It’s induction week at the International Volleyball Hall of Fame in Holyoke, Massachusetts. Six inductees will join the previous 161 players, coaches, administrators and leaders from 25 countries who have already been enshrined in the museum at the birthplace of volleyball. We have stories on all six, continuing with Katsutoshi Nekoda from Japan:
Shortly before the 1972 Olympics, Japanese setter Katsutoshi Nekoda went down with a devastating broken leg. Undeterred, Nekoda called his coach, asked him to bring a volleyball to the hospital, and in a wheelchair, Nekoda practiced his craft over and over again.
And then some.
It paid off. Later that summer at the Munich Games, with Nekoda at the helm, Japan went undefeated in seven matches, losing only three sets total, to capture the Olympic gold medal.
Such is the legend of Katsutoshi Nekoda, an inductee into the 2023 class of the International Volleyball Hall of Fame.
“He was the best (setter) ever. No question about it,” Bill Neville said emphatically.
Neville should know. Over the past 56 years, he has had a courtside seat witnessing the greatest players in modern history. His resume includes stints coaching both the USA and Canadian national teams, and in 1984 he was an assistant to Doug Beal when the USA won the Olympic gold medal in Los Angeles.
“Nekoda did everything with the volleyball except restore it life,” Neville added. “He was a great leader.

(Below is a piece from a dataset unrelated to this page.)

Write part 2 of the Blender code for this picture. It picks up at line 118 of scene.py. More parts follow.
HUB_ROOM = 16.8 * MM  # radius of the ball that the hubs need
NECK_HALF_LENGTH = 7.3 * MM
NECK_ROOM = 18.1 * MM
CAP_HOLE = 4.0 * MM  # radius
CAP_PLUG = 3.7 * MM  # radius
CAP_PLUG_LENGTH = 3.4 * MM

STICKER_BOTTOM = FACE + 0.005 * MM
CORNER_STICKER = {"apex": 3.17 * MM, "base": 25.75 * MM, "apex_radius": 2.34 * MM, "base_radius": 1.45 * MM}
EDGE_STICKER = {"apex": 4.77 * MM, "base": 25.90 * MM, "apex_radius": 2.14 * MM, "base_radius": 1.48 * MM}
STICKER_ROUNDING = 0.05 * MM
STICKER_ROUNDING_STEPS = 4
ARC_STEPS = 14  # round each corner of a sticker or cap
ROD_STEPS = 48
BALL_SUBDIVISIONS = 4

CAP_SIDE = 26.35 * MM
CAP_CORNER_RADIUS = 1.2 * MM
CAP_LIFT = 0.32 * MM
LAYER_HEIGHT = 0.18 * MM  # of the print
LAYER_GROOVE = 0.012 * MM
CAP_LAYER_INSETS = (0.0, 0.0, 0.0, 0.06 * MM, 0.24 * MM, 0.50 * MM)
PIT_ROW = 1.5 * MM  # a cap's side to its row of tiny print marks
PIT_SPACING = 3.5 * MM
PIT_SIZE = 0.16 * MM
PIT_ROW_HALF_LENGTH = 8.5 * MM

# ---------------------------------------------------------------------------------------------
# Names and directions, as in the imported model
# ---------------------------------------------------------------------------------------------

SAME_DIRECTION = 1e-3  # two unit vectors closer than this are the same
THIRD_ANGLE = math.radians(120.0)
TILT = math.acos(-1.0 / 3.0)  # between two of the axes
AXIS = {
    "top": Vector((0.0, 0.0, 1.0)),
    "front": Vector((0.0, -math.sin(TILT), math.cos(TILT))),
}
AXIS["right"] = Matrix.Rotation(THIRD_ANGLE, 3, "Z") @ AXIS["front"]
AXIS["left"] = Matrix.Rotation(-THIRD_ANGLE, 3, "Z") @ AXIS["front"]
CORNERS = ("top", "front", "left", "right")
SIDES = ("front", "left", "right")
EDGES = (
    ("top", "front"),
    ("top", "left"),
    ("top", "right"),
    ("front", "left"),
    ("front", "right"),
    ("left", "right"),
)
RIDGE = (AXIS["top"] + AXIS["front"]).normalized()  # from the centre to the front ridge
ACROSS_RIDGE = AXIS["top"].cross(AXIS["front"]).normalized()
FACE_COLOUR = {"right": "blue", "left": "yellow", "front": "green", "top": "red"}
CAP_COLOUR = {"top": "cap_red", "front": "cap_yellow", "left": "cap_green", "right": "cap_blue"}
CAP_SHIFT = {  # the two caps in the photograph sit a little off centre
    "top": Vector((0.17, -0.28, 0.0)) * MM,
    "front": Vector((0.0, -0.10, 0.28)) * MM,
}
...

Just the way he presented himself. Great composure. His choice of sets, their accuracy, the way he conducted the game. He was the equivalent of a great quarterback.”
Nekoda was born in Hiroshima on February 1, 1944, 18 months before the atomic bomb was dropped on that city. He caught the volleyball bug at a young age. Legend had it that between ages 14 and 29 he set 1000 balls a day. Just 20, in 1964 he led the Japanese national team to a bronze in the first Olympic Games that featured indoor volleyball, which happened to be in Tokyo.

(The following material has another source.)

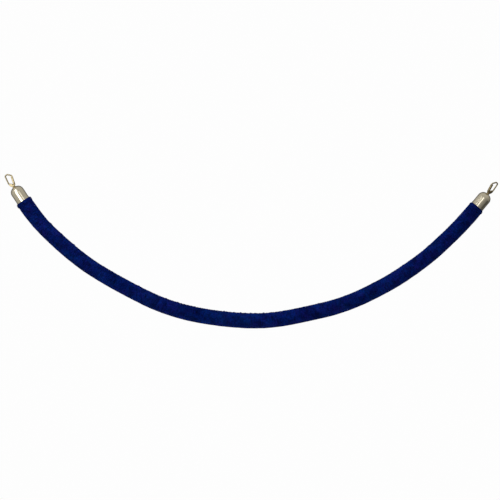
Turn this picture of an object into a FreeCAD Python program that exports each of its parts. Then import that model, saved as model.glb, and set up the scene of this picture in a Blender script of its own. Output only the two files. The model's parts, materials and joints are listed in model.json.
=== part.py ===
"""Velvet barrier rope with a domed metal cap and a swivelling snap hook on each end.

The rope hangs in the XZ plane, +Z up, with X from the left end to the right end.
The origin is the seat of the left hook: the point inside its loop that bears the load.

Each end is built in a frame of its own and then placed:
    z  along the cap's axis, 0 at the cap's open rim, positive towards the hook
    x  towards the hook's gate
    y  square to the plane of the hook's loop
"""
import FreeCAD, Part
import math
import os
import re
import Sketcher
from FreeCAD import Placement, Rotation, Vector

# Driving dimensions in millimetres. Heights along an end are measured from the cap's rim.
SIZES = {
    # the rope
    "sleeve_radius": 19.0,
    "sleeve_wall": 1.3,
    "core_radius": 17.4,
    "core_bore_radius": 4.5,
    "cord_radius": 4.0,
    # where the two hooks are hung, and how far each seat stands above its cap's rim
    "right_seat_x": 1239.0,
    "right_seat_z": -19.5,
    "seat_height": 75.4,
    # velvet hem at the mouth of each cap
    "hem_length": 9.0,
    "hem_bore_radius": 14.3,
    "hem_gap": 0.3,
    "mouth_radius": 16.9,
    "shoulder_radius": 19.2,
    "shoulder_drop": 2.9,
    "ridge_radius": 20.3,
    "ridge_drop": 6.4,
    "tuck_radius": 15.6,
    "tuck_length": 18.0,
    # domed cap
    "cap_radius": 17.3,
    "cap_wall": 1.2,
    "cap_height": 40.7,
    "dome_start": 25.9,
    "dome_round": 15.0,
    "apex_wall": 1.7,
    "bead_radius": 17.8,
    "bead_height": 2.2,
    "bead_round": 0.4,
    # turned plug inside the cap and the rope's end
    "plug_radius": 14.0,
    "plug_top": 24.0,
    "plug_bore_radius": 4.3,
    "plug_chamfer": 1.2,
    # screws that hold the cap to the plug
    "screw_height": 10.0,
    "screw_radius": 1.1,
    "screw_length": 8.0,
    "screw_hole_radius": 1.2,
    "screw_head_radius": 2.3,
    "screw_head_height": 1.2,
    "screw_slot_width": 0.6,
    "screw_slot_depth": 0.5,
    "screw_spread": 80.0,
    # crimped ferrule that stops the load cord
    "ferrule_radius": 6.2,
    "ferrule_bore_radius": 4.05,
    "ferrule_base": 24.2,
    "ferrule_length": 8.0,
    "ferrule_waist_radius": 5.6,
    "cord_end": 33.0,
    # swivel: washer and nut on the hook's shank inside the dome
    "washer_radius": 4.3,
    "washer_bore_radius": 2.7,
    "washer_base": 38.1,
    "washer_thickness": 0.8,
    "nut_flats": 7.0,
    "nut_base": 35.0,
    "nut_height": 3.0,
    # hook
    "shank_radius": 2.5,
    "shank_clearance": 0.05,
    "shank_end": 34.2,
    "collar_gap": 0.1,
    "collar_radius": 4.4,
    "collar_waist_radius": 3.7,
    "collar_height": 3.6,
    "wire_radius": 1.8,
    "hook_thickness": 4.6,
    "lug_low": 0.1,
    "lug_high": 1.5,
    "recess_radius": 2.6,
    "tongue_thickness": 2.0,
    "tongue_top": 68.4,
    # gate
    "pivot_x": 4.7,
    "pivot_z": 48.0,
    "gate_lean": 14.5,
    "gate_length": 19.6,
    "gate_half_depth": 2.2,
    "gate_thickness": 5.6,
    "fork_width": 3.5,
    "fork_depth": 3.0,
    "spring_pocket_top": 9.0,
    "web_thickness": 0.65,
    "notch_width": 2.5,
    "notch_foot": 15.2,
    "notch_floor": -1.15,
    "gate_edge_round": 0.6,
    # gate pivot pin and spring
    "pin_radius": 1.0,
    "pin_clearance": 0.06,
    "pin_head_radius": 1.7,
    "pin_head_height": 0.5,
    "pin_half_length": 2.85,
    "spring_wire_radius": 0.22,
    "spring_coil_radius": 1.32,
    "spring_pitch": 0.5,
    "spring_low": -1.45,
    "spring_long_leg": 7.5,
    "spring_short_leg": 1.8,
}

# The rope's line in the XZ plane between the two caps, as the corners that its bends round off.
# The first and last of these lie on the axes of the two caps.
ROUTE = [
    (68.7, -103.6), (123.5, -160.5), (204.5, -228), (298.5, -282.5), (385.5, -326), (463.5, -349.5),
    (545.5, -362.5), (621, -368.5), (689, -364), (765, -348.5), (841.5, -330.5), (919, -298),
    (995.5, -255.5), (1067, -204), (1119.5, -155), (1159, -115),
]

# The wire of a hook in its own xz plane: from the base, up the back, over the top and down to the nose.
HOOK_LINE = [(-2.0, 46.5), (-7.6, 54.6), (-4.4, 77.2), (2.8, 77.2), (10.9, 69.0), (9.85, 64.9)]
HOOK_BENDS = [4.5, 4.0, 3.6, 2.6]

# Side view of the hook's base, between the collar and the throat.
BASE_OUTLINE = [
    (-4.2, 43.6), (4.0, 43.6), (6.2, 45.4), (6.9, 47.0), (6.9, 48.6), (6.1, 49.8), (4.8, 50.2),
    (3.6, 49.9), (2.8, 48.8), (1.8, 47.9), (0.6, 49.6), (-0.8, 51.4), (-2.8, 53.0), (-5.6, 55.0),
    (-8.6, 52.8), (-8.2, 50.4), (-6.6, 46.8),
]
BASE_EDGE_ROUND = 0.8

# How far each hook stands turned about its cap's axis.
TURNS = {"left": -15.0, "right": 225.0}

# A bend's arc takes this share of the shorter of its two runs.
BEND_SHARE = 0.45

SIDES = ("left", "right")
SCREWS_PER_CAP = 2
SPRING_TURNS = 2.25

Y_AXIS = Vector(0, 1, 0)
Z_AXIS = Vector(0, 0, 1)


# ---------------------------------------------------------------- helpers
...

The world quickly took notice.
“Nekoda was a groundbreaker in that he was the first of the 5-1 setters that later became more popular in the international game,” said Terry Liskevych, coach of the USA women for 11 years. “Nekoda was the really the first guy who set the standard for quick sets everywhere on the court. He would jump set and take everything in the air. It made him more deceptive.”